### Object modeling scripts

☆ ☆ ☆ ☆ ☆ ☆ ☆

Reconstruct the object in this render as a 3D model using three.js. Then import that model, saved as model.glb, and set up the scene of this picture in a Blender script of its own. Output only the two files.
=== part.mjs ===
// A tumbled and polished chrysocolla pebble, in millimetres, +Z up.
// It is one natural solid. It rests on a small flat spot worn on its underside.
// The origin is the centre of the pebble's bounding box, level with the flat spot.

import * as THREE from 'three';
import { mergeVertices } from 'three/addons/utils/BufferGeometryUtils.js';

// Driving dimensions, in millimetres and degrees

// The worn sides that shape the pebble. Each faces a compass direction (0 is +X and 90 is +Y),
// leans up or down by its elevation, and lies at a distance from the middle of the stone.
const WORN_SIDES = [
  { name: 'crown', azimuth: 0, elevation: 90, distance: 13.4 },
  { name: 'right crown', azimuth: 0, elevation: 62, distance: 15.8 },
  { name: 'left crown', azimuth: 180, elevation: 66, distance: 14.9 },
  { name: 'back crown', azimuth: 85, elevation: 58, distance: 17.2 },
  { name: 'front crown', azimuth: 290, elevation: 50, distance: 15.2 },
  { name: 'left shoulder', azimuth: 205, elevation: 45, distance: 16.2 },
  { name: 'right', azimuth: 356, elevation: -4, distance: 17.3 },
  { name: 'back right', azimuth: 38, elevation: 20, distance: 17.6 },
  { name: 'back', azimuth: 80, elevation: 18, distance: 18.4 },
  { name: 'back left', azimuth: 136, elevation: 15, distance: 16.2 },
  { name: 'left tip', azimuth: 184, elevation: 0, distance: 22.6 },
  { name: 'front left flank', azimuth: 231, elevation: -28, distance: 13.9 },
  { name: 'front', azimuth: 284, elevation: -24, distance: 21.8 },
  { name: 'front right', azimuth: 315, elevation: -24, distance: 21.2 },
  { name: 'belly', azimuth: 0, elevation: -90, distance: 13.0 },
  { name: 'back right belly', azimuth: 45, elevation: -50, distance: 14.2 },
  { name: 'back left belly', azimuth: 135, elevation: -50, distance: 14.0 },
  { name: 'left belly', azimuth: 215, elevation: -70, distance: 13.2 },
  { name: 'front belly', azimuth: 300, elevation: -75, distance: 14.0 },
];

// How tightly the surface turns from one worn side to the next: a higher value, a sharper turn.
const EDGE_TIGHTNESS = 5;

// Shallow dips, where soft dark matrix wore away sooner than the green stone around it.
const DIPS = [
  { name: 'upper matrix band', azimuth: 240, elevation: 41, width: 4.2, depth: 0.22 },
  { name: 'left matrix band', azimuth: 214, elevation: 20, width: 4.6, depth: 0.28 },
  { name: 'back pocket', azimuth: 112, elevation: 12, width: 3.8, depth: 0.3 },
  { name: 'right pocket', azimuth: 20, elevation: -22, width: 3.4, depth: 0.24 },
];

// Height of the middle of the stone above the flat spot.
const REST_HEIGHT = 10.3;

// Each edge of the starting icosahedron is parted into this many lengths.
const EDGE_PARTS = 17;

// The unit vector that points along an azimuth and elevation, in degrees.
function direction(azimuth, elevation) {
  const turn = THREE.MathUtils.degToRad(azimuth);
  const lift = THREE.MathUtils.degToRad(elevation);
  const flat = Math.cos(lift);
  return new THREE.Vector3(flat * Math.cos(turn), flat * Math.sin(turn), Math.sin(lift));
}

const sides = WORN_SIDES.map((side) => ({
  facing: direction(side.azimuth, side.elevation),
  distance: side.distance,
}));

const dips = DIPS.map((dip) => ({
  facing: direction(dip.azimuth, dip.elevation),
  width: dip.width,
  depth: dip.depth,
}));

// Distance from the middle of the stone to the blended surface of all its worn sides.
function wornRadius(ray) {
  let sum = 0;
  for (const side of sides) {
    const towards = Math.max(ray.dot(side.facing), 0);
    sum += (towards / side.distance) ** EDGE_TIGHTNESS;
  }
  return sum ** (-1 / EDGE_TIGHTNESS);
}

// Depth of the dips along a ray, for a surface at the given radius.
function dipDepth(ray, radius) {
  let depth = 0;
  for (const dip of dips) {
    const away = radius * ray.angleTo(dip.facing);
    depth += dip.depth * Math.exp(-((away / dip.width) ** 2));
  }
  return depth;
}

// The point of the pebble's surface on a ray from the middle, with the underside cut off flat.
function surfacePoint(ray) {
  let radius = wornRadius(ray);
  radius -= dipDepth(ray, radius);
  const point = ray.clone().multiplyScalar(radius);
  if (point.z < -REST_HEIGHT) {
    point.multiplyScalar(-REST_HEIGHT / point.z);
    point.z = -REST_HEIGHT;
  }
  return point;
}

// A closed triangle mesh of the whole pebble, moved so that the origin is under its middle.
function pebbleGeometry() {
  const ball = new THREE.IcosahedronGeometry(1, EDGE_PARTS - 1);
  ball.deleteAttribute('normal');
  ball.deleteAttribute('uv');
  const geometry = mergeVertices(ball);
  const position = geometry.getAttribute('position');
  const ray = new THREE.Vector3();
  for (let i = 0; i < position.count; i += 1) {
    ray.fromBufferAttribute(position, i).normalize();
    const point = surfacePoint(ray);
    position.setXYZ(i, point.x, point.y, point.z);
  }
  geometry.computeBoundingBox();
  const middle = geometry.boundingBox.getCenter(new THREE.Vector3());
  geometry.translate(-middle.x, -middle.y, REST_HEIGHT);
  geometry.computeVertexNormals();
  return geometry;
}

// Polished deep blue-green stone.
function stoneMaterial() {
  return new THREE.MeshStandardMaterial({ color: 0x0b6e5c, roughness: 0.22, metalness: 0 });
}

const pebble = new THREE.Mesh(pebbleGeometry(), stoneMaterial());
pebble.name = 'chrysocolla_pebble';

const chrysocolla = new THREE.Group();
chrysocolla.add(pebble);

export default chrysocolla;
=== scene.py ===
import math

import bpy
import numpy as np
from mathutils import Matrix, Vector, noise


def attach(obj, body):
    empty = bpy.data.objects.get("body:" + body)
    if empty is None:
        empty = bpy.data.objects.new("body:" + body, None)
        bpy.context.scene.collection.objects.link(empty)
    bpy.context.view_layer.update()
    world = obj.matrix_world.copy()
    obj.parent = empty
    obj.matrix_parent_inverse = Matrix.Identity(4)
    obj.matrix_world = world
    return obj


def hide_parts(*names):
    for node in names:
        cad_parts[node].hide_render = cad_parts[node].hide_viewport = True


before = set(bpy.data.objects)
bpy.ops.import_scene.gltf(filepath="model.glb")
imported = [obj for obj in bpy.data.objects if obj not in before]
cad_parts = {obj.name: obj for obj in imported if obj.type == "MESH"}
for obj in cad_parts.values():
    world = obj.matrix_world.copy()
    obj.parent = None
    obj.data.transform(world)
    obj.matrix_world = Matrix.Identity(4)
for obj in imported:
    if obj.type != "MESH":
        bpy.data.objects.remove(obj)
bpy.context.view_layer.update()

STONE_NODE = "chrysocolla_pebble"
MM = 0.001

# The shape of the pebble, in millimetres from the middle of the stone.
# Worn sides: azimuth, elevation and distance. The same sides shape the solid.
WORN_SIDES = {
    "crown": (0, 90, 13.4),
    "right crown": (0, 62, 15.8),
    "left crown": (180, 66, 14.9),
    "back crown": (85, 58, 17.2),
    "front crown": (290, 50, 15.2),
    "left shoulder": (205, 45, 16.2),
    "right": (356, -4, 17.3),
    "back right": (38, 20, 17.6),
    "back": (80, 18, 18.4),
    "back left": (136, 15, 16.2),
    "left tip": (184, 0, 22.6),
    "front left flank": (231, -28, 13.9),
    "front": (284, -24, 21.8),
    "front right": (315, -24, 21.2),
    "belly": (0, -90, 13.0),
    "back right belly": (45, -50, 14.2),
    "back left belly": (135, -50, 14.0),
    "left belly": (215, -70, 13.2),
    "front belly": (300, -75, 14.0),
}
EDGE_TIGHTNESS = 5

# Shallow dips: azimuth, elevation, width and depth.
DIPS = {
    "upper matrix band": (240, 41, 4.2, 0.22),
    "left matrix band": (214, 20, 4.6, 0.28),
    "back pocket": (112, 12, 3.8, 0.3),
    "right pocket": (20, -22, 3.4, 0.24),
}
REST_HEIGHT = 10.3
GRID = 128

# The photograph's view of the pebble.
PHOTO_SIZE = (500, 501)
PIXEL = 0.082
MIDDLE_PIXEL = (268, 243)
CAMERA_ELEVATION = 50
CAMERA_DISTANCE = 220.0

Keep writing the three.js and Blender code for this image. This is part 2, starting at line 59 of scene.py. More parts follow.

☆ ☆ ☆ ☆ ☆ ☆ ☆

### Problem description
Exactly repeat the lines from the line with "const pebble = new" to the line with "bpy.data.objects.remove(obj)", including both, and output nothing else.

### Task answer
const pebble = new THREE.Mesh(pebbleGeometry(), stoneMaterial());
pebble.name = 'chrysocolla_pebble';

const chrysocolla = new THREE.Group();
chrysocolla.add(pebble);

export default chrysocolla;
=== scene.py ===
import math

import bpy
import numpy as np
from mathutils import Matrix, Vector, noise


def attach(obj, body):
    empty = bpy.data.objects.get("body:" + body)
    if empty is None:
        empty = bpy.data.objects.new("body:" + body, None)
        bpy.context.scene.collection.objects.link(empty)
    bpy.context.view_layer.update()
    world = obj.matrix_world.copy()
    obj.parent = empty
    obj.matrix_parent_inverse = Matrix.Identity(4)
    obj.matrix_world = world
    return obj


def hide_parts(*names):
    for node in names:
        cad_parts[node].hide_render = cad_parts[node].hide_viewport = True


before = set(bpy.data.objects)
bpy.ops.import_scene.gltf(filepath="model.glb")
imported = [obj for obj in bpy.data.objects if obj not in before]
cad_parts = {obj.name: obj for obj in imported if obj.type == "MESH"}
for obj in cad_parts.values():
    world = obj.matrix_world.copy()
    obj.parent = None
    obj.data.transform(world)
    obj.matrix_world = Matrix.Identity(4)
for obj in imported:
    if obj.type != "MESH":
        bpy.data.objects.remove(obj)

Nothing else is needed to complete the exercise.